During the 7th Century, an unknown Arabian poet and philosopher wrote a story called “Layla and Majnun” which told the story of two star crossed lovers who, due to a long running family feud, are refused permission to marry by their parents.

Persian Nightengale
Persian Nightingale – 13th Century

Layla’s parents force her to marry a local prince…Her husband dies, Layla mourns for the lost love of Majnun and dies of grief. Majnun is also driven mad and, although in some versions of the story he survives, in others he kills himself at the tomb of his beloved. In this story, Layla references a “nightingale” that sings to welcome the night.

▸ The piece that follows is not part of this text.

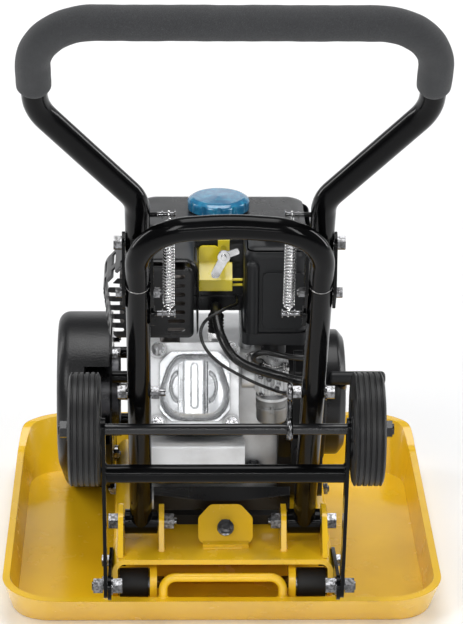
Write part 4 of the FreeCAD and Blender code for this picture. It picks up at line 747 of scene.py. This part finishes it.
def build_carburettor():
    """The carburettor: mixing body, round float bowl with its drain, throat, screws and linkage."""
    bowl_axis, up = Vector((55, -139, 0)), Vector((0, 0, 1))

    def bowl(work):
        lathe(work, bowl_axis, up, [(216, 4.2), (216.4, 5), (220.5, 5), (221, 7.5), (222.4, 9.5), (223, 14),
                                    (224.6, 16.4), (227, 17.2), (239, 17.4), (240, 17.9), (243, 17.9),
                                    (243.4, 17.2), (246.5, 17.2), (247, 18), (252, 18), (252.4, 15)], 56)
        for k in range(3):
            a = math.radians(200 + 70 * k)
            lathe(work, bowl_axis + Vector((16.2 * math.cos(a), 16.2 * math.sin(a), 0)), up,
                  [(238, 1.6), (238.4, 2.4), (247, 2.4)], 14)
    made("carburettor_bowl", mesh_of("carburettor_bowl", bowl), "zinc_casting", "chassis",
         ["carburettor"], 40)

    def body(work):
        block(work, (37, -155, 258), (73.4, -118, 288), 6, 4)
        block(work, (35, -151, 263), (40, -124, 283), 2)
        lathe(work, bowl_axis, up, [(252, 17.6), (252.4, 18), (255.4, 18), (256, 16.4), (259, 14)], 48)
        lathe(work, Vector((56, -136, 0)), up, [(284, 15), (285, 17.4), (290.4, 17.4), (291, 14), (295, 13.2),
                                                (303, 13), (305.5, 12.6)], 48)
        block(work, (38.4, -149.6, 286.4), (73.6, -122.4, 291.6), 2)
        lathe(work, Vector((39, -137, 276)), Vector((-1, 0, 0)), [(0, 15), (2, 15), (2.6, 13), (18, 13)], 40)
        for k in range(4):
            block(work, (43 + k * 7, -157.6, 262), (45.6 + k * 7, -153, 284), 1.0, 2)
        lathe(work, Vector((44, -154.4, 286)), up, [(0, 3.4), (4, 3.4), (4.4, 2.4), (6.2, 2.4)], 20)
        lathe(work, Vector((60, -154, 270)), -Y_WAY, [(0, 5), (3, 5), (3.6, 4.2)], 28)
    made("carburettor_casting", mesh_of("carburettor_casting", body), "cast_aluminium", "chassis",
         ["carburettor"], 40)

    def screws(work):
        for x, z, size in ((42, 284, 2.8), (70, 262, 2.8), (43, 262, 2.2), (69.5, 284, 2.2), (60, 270, 3.0)):
            base = -154.5 if size > 2.5 else -154
            lathe(work, Vector((x, base, z)), -Y_WAY, [(0, size + 1.2), (1, size + 1.2), (1.4, size),
                                                       (4.2, size), (4.8, size * 0.7)], 6)
        for x, z in ((42, 291.6), (70, 291.6)):
            lathe(work, Vector((x, -146, z)), up, [(0, 4.2), (0.8, 4.2), (1, 3.4), (4, 3.4), (4.4, 2.6)], 6)
        for k in range(5):
            lathe(work, Vector((51, -155.5 - k * 1.5, 282)), -Y_WAY, [(0, 2.5), (0.5, 2.9), (1.0, 2.5)], 18)
    made("carburettor_screws", mesh_of("carburettor_screws", screws), "zinc", "chassis", ["carburettor"], 40)

    def links(work):
        runs = [[(30, -152, 300), (38, -158, 303), (48, -160, 300), (58, -158, 296), (70, -152, 296)],
                [(26, -146, 306), (34, -152, 312), (46, -154, 309), (60, -150, 300)],
                [(30, -155, 296), (40, -162, 294), (56, -161, 290), (68, -156, 290)]]
        for run, size in zip(runs, (1.1, 0.8, 0.8)):
            sweep(work, flowing([Vector(p) * MM for p in run], 8), size * MM, 10)
        block(work, (27, -156, 294), (32, -150, 309), 1.6)
        block(work, (66, -157, 291), (71, -151, 300), 1.6)
        lathe(work, Vector((29, -150, 302)), -Y_WAY, [(0, 4.4), (1.2, 4.4), (1.6, 3), (5, 3), (5.4, 2.2)], 24)
    made("carburettor_linkage", mesh_of("carburettor_linkage", links), "shaft_steel", "chassis", (), 40)


def build_welds():
    """Beads where the tubes, ears and tie plate meet, and the swaged rings at the hoop's joints."""
    def ring_line(centre, axis, size, count=40):
        spokes = circle(axis, count)
        return [centre + spoke * size * MM for spoke in spokes + spokes[:1]]

    along = (handle(0, 0, 1) - handle(0, 0, 0)).normalized()

    def seams(work):
        for side in SIDES:
            sweep(work, ring_line(handle(side * 92.2, -30, -28.6), along, 12.55), 0.55 * MM, 8)
    made("hoop_seams", mesh_of("hoop_seams", seams), "shaft_steel", "chassis", (), 40)

    def deck_beads(work):
        for seed, x in enumerate((-118, -112, -72, -66, 66, 72, 112, 118)):
            back, front = (-209, -133) if abs(x) > 100 else (-193, -137)
            line = [Vector((x, back + (front - back) * k / 24, 86.4)) * MM for k in range(25)]
            bead(work, line, 1.5 * MM, seed)
        for y in (-188.4, -147.6):
            line = [Vector((-22 + 44 * k / 18, y, 86.6)) * MM for k in range(19)]
            bead(work, line, 1.6 * MM, 9)
    made("deck_welds", mesh_of("deck_welds", deck_beads), "yellow_paint", "chassis", (), 60)

    def bar_beads(work):
        upright = Vector((0, 0.15, 1)).normalized()
        for side in SIDES:
            foot = Vector((side * 67, -226, 45)) * MM
            bead(work, ring_line(foot, upright, 5.2, 20), 1.3 * MM, side)
    made("lifting_bar_welds", mesh_of("lifting_bar_welds", bar_beads), "yellow_paint", "chassis", (), 60)

    def axle_beads(work):
        for side in SIDES:
            brace = Vector((side * 128.2, -298, 231)) * MM
            bead(work, ring_line(brace, X_WAY, 10.2, 26), 1.2 * MM, side)
    made("swing_frame_welds", mesh_of("swing_frame_welds", axle_beads), "black_paint", "swing_frame", (), 60)


def build_apron():
    """The creased black sheet that closes the gap in front of the engine's foot."""
    half, lip, foot, thick = 78, 130, 105, 1.5
    crease, crease_dip, tie_half = 124.5, 7.5, 20

    def sheet(work):
        rings = []
        for x in (-half, -tie_half, tie_half, half):
            bend = crease - (crease_dip if abs(x) < half else 0)
            front = [(x, -119, lip), (x, -127.5, bend), (x, -127, foot)]
            back = [(x, y + thick, z) for x, y, z in reversed(front)]
            rings.append([work.verts.new(Vector(point) * MM) for point in front + back])
        skin(work, rings)
    made("engine_apron", mesh_of("engine_apron", sheet), "black_sheet", "chassis", (), 30)


def build_tank_decals():
    """Coloured stripes printed on the tank's shoulder."""
    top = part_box("fuel_tank")[1].z / MM

    def bars(finish, name, spans):
        def build(work):
            for x0, x1 in spans:
                block(work, (x0, -62, top - 7.3), (x1, -50, top - 6.6), 0.3, 1)
        made(name, mesh_of(name, build), finish, "chassis", (), 40)
    bars("yellow_zinc", "tank_stripe_yellow", [(54, 61)])
    bars("zinc_casting", "tank_stripes_grey", [(64, 65), (68, 69), (72, 73)])


build_foam_grip()
build_springs()
build_pins()
build_valve_cover()
build_hoses()
build_plug_boot()
build_carburettor()
build_welds()
build_apron()
build_tank_decals()


# --- stage ----------------------------------------------------------------------------------
def studio():
    world = bpy.data.worlds.new("studio")
    world.use_nodes = True
    background = world.node_tree.nodes["Background"]
    background.inputs["Color"].default_value = (0.93, 0.95, 1.0, 1)
    background.inputs["Strength"].default_value = 0.16
    bpy.context.scene.world = world

    floor_mesh = bpy.data.meshes.new("floor")
    wide, near, far, wall = 7.0, -7.0, 6.0, 3.0
    turn, steps = 0.8, 16
    line = [(near, 0.0)]
    for i in range(steps + 1):
        a = math.pi / 2 * i / steps
        line.append((far - turn + turn * math.sin(a), turn - turn * math.cos(a)))
    line.append((far, wall))
    points = [(x, y, z - 0.0005) for y, z in line for x in (-wide, wide)]
    faces = [(2 * i, 2 * i + 1, 2 * i + 3, 2 * i + 2) for i in range(len(line) - 1)]
    floor_mesh.from_pydata(points, [], faces)
    floor_mesh.shade_smooth()
    floor = bpy.data.objects.new("floor", floor_mesh)
    bpy.context.scene.collection.objects.link(floor)
    f = Finish("floor_finish", (0.9, 0.9, 0.9), 0.7)
    f.tint(f.ranged(f.noise(3, 3), 0.4, 0.7, 0.0, 0.5), (0.88, 0.885, 0.89))
    floor_mesh.materials.append(f.done())

    lights = [
        ("key", (-1.5, -2.2, 2.3), (0.7, 1.4), 34),
        ("fill", (1.9, -1.9, 1.7), (0.4, 1.6), 24),
        ("top", (0.0, 0.2, 2.7), (1.5, 1.5), 34),
        ("rim_left", (-2.0, 0.9, 1.2), (0.3, 2.0), 17),
        ("rim_right", (2.0, 0.9, 1.2), (0.3, 2.0), 17),
        ("low", (0.0, -2.6, 0.5), (1.6, 0.3), 5),
        ("strip", (-0.1, -3.1, 1.62), (2.2, 0.04), 20),
        ("backdrop", (0.0, 2.4, 2.9), (5.0, 1.0), 130),
    ]
    for name, place, size, power in lights:
        data = bpy.data.lights.new(name, "AREA")
        data.shape = "RECTANGLE"
        data.size, data.size_y = size
        data.energy = power
        lamp = bpy.data.objects.new(name, data)
        lamp.location = place
        aim = (0, 5.4, 0.4) if name == "backdrop" else (0, -0.1, 0.3)
        lamp.rotation_euler = (Vector(aim) - Vector(place)).to_track_quat("-Z", "Y").to_euler()
        bpy.context.scene.collection.objects.link(lamp)


def photographer():
    """The camera looks down at 21.7 degrees from behind the machine, a little to its left."""
    down, turned, roll = math.radians(21.7), 0.02497, 0.00945
    forward = Vector((math.sin(turned) * math.cos(down), math.cos(turned) * math.cos(down), -math.sin(down)))
    right = Vector((math.cos(turned), -math.sin(turned), 0))
    up = right.cross(forward)
    right, up = right * math.cos(roll) + up * math.sin(roll), up * math.cos(roll) - right * math.sin(roll)
    data = bpy.data.cameras.new("camera")
    data.lens, data.sensor_width = 158.0, 36.0
    data.dof.use_dof = False
    camera = bpy.data.objects.new("camera", data)
    axes = Matrix((right, up, -forward)).transposed().to_4x4()
    camera.matrix_world = Matrix.Translation((-0.0618, -2.9655, 1.4796)) @ axes
    bpy.context.scene.collection.objects.link(camera)
    bpy.context.scene.camera = camera


studio()
photographer()
bpy.context.scene.view_settings.view_transform = "Standard"

bpy.context.view_layer.update()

This tale, originally written in the 7th century, was somewhat popular in literature throughout the Middle East until the 12th century, but it was the Persian masterpiece “Leyli and Majnun” by Nezami Ganjavi that popularized it dramatically in Persian literature. Nezami collected both secular and mystical versions of Majnun and recreated a new, more vivid picture of the famous lovers. Subsequently, many other Persian poets imitated him and wrote their own versions of the romance. Nezami “Persianised” the poem by using techniques borrowed from the Persian epic tradition, such as the portrayal of characters, the relationship between characters, description of time and setting, etc. A Latin translation of this story was known to exist in Europe throughout the 13th and 14th centuries and could very well be the original source for many of the stories that eventually influenced Shakespeare’s Romeo and Juliet….and, thoughout them all, the nightingale remained and ultimately found his way into Shakespeare’s tale.

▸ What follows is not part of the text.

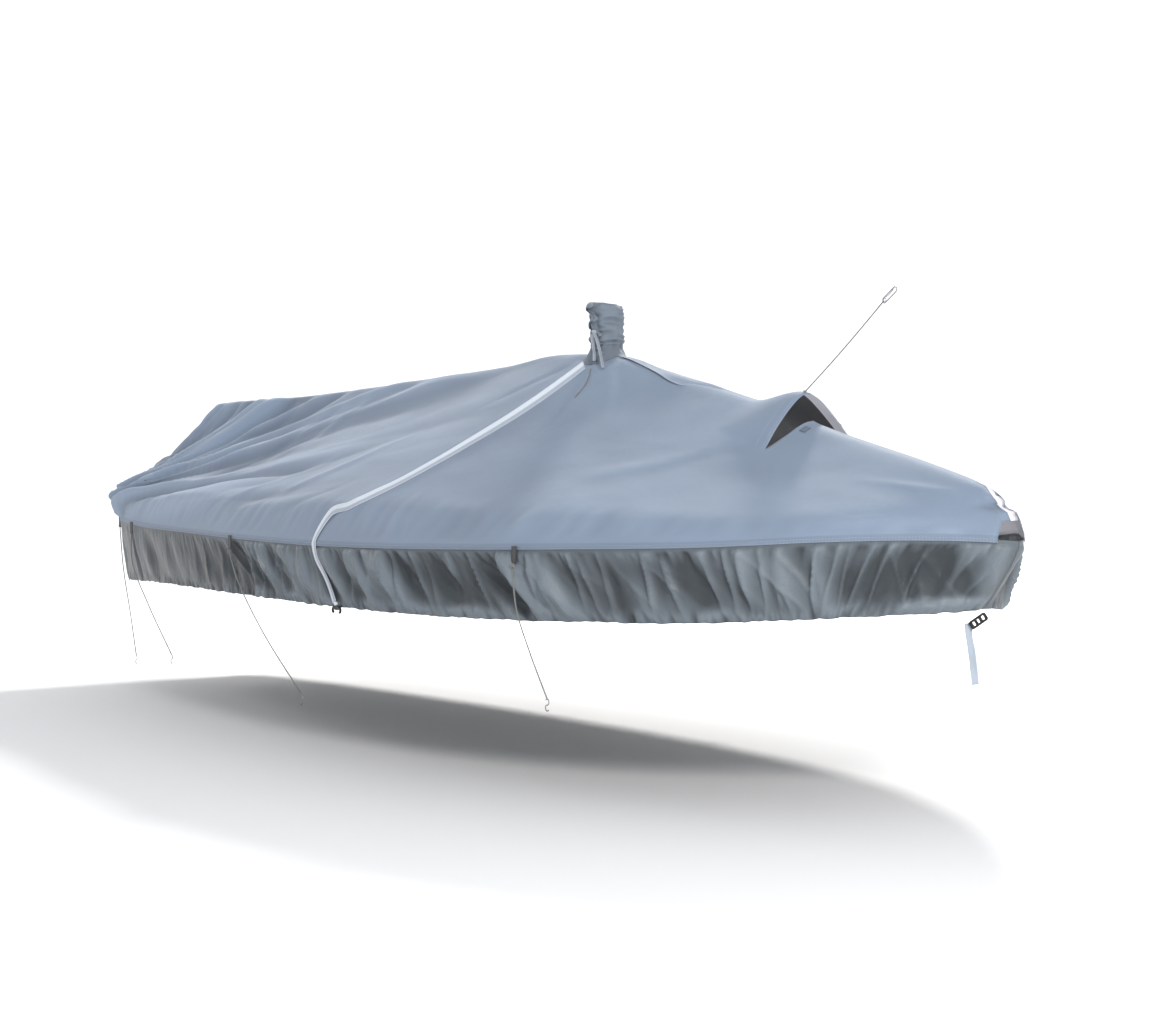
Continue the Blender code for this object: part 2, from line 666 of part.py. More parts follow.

Now, it may be difficult to somehow argue that a nightingale is a powerful enough symbol to have had such a defining impact on the story of the star-crossed lovers, but it is not difficult to argue that the nightingale had enough power to have been chosen, by more than 900 years’ worth of adaptors, as a key image in this particular story. There is something about the creature, something about the nature of that animal, that stayed deeply embedded in every subsequent version of the story for more than 900 years. Tough little bird…

web-nightingale-colour
The Nightingale and the Rose – the lover and the beloved

This “shadow of the nightingale” is as close a metaphor as I can get to the elements of the Lear story that I chose to focus on in my adaptation; now, clearly, my mind was focused on my own personal history with powerful men and their daughters due to my family experience, but those elements exist in every version of the Lear story. The “shadow” of a family torn apart by madness, the unique elements of the relationship between a father and his daughters, remained throughout centuries even when Shakespeare tried (and succeeded!) to make this intimate tale the backdrop to a grand political tale of power, tyranny and narcissism. (It should not be surprising, then, that one of my favorite exchanges in the play comes when Lear asks Goneril, “Who is it that can tell me who I am?” and she replies, “Lear’s shadow.” That just gave me the shivers…)

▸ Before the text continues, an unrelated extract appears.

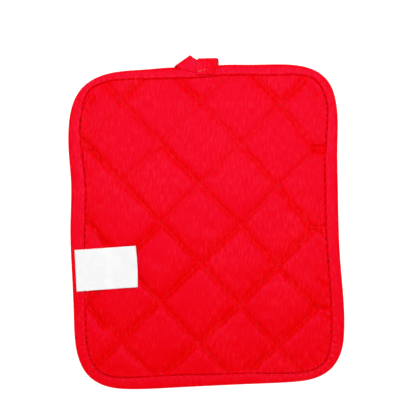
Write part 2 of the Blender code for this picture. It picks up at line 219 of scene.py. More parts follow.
# %% [markdown]
# ## The light
# A soft box hangs near the camera, a little towards the picture's top. Its
# gloss lies as a thin cool veil on every part that faces the camera, strongest
# at the top, and goes where the cloth turns down into a seam. A very wide fill
# lights the cloth's own colour evenly. A bright sky could do that too, but it
# would veil the cloth from all sides. The fill can be kept out of reflections,
# so that the veil comes from the soft box alone.

# %% Light
LAMP_SIZE = (0.45, 0.25)  # metres
LAMP_POWER = 2.0  # watts
LAMP_PLACE = Vector((0.03, 0.145, 0.7))  # metres
LAMP_TURN = math.radians(-10)
FILL_STRENGTH = 2.12  # watts to each square metre
FILL_TILT = math.radians(5)
FILL_SPREAD = math.radians(170)
SKY_STRENGTH = 0.025

lamp_data = bpy.data.lights.new("soft box", "AREA")
lamp_data.shape = "RECTANGLE"
lamp_data.size, lamp_data.size_y = LAMP_SIZE
lamp_data.energy = LAMP_POWER
lamp = bpy.data.objects.new("soft box", lamp_data)
lamp.location = LAMP_PLACE
lamp.rotation_euler = (0, 0, LAMP_TURN)
lamp.visible_camera = False
bpy.context.scene.collection.objects.link(lamp)

fill_data = bpy.data.lights.new("diffuse fill", "SUN")
fill_data.energy = FILL_STRENGTH
fill_data.angle = FILL_SPREAD
fill_data.cycles.use_multiple_importance_sampling = False  # or its gloss would still show
fill = bpy.data.objects.new("diffuse fill", fill_data)
fill.rotation_euler = (-FILL_TILT, 0, LAMP_TURN)
fill.visible_glossy = False
bpy.context.scene.collection.objects.link(fill)

world = bpy.data.worlds.new("white studio")
world.use_nodes = True
sky = world.node_tree.nodes["Background"]
sky.inputs["Color"].default_value = linear("FFFFFF")
sky.inputs["Strength"].default_value = SKY_STRENGTH
bpy.context.scene.world = world
bpy.context.scene.view_settings.view_transform = "Standard"
print("soft box of", LAMP_POWER, "W, fill of", FILL_STRENGTH, "and a sky of", SKY_STRENGTH)

# %% [markdown]
# ## The outer edge
# A pot holder is cut to a template, but its edge wanders once it is quilted and
# bound: this one is waisted on both sides and its corners are rounded
# unevenly. A rounded rectangle would be too regular. A smooth closed curve
# through a few rows keeps the unevenness. Each row also says how wide the
# binding shows there and how high the edge lies, since it rises over the loop's
# folded tape.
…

The five texts that I plumbed for Lear’s shadow are:

  • Holinshed’s Chronicles of England, Scotland and Ireland (1577)
  • The anonymous True Chronicle History of King Leir and His Three Daughters Gonerill, Ragan and Cordelia (1605)
  • William Shakespeare’s King Lear (1608)
  • Gordon Bottomley’s Lear’s Wife (1920)
  • Jose Hierro’s Lear at the Cloisters translated by Gordon McNeer (1950)

(more on these later sources next time…)

I’ve already spent some time discussing the influence and nature of the first two sources, but I would say just a few more things about the anonymous Leir: Shakespeare’s reinvention of the ending is not, in my opinion, the most radical of his changes to the story. From my perspective, the most important change Shakespeare makes to Leir is that he does away with the character of Perillus in favor of a small number of new characters who divide (and, I think, dilute) the role that Perillus plays in the original. From Perillus, Shakespeare crafts Kent and the Fool, and, by doing so, crafts more complicated relationships in favor of more central, emotionally grounded ones (this may, in fact, be the most contentious of my opinions about Lear…ie…that Kent and the Fool aren’t as emotionally grounded and connected to Lear as Perillus is in the original). The other incredibly powerful element of Leir that is missing (to the detriment of the play, in my opinion) from Lear is  the focus placed on the gender and role of his children…his daughters, NOT his son. Perillus acts as a “stand in” son in Leir, the son that the King wished and longed for, and the impact of that “failure to produce an heir” is seen…powerfully seen…in the character and nature of each of his daughters.

kingleir
Title Page of “True Chronicle History” by Anonymous

Instead, Shakespeare (as Donna Woodford writes in Understanding King Lear), “eliminate(s) this focus on the dangers of having only daughters…in part by adding the subplot of Gloucester and his sons, borrowed from Sir Philip Sidney’s Arcadia, which clearly shows that the source of the tragedy lies in fathers misjudging their children, not in the gender of the children.”

I think it is difficult to underscore just how significant a difference this change is to the nature of the Lear story…IF the only “children” we are dealing with as characters (or as an audience, for that matter) are the daughters of an aging king, the gender of the children is crucial…no…critical…to the nature of the relationship between father and children.

If there are multiple fathers with sons and daugthers…well, it is a story about fathers and children, not fathers and daughters…

But the original source materials are ONLY about Lear and the daughters and…from my perspective…the very specific nature of the relationship between a father and his daughters hovers over the story like…well, like the shadow of a nightingale.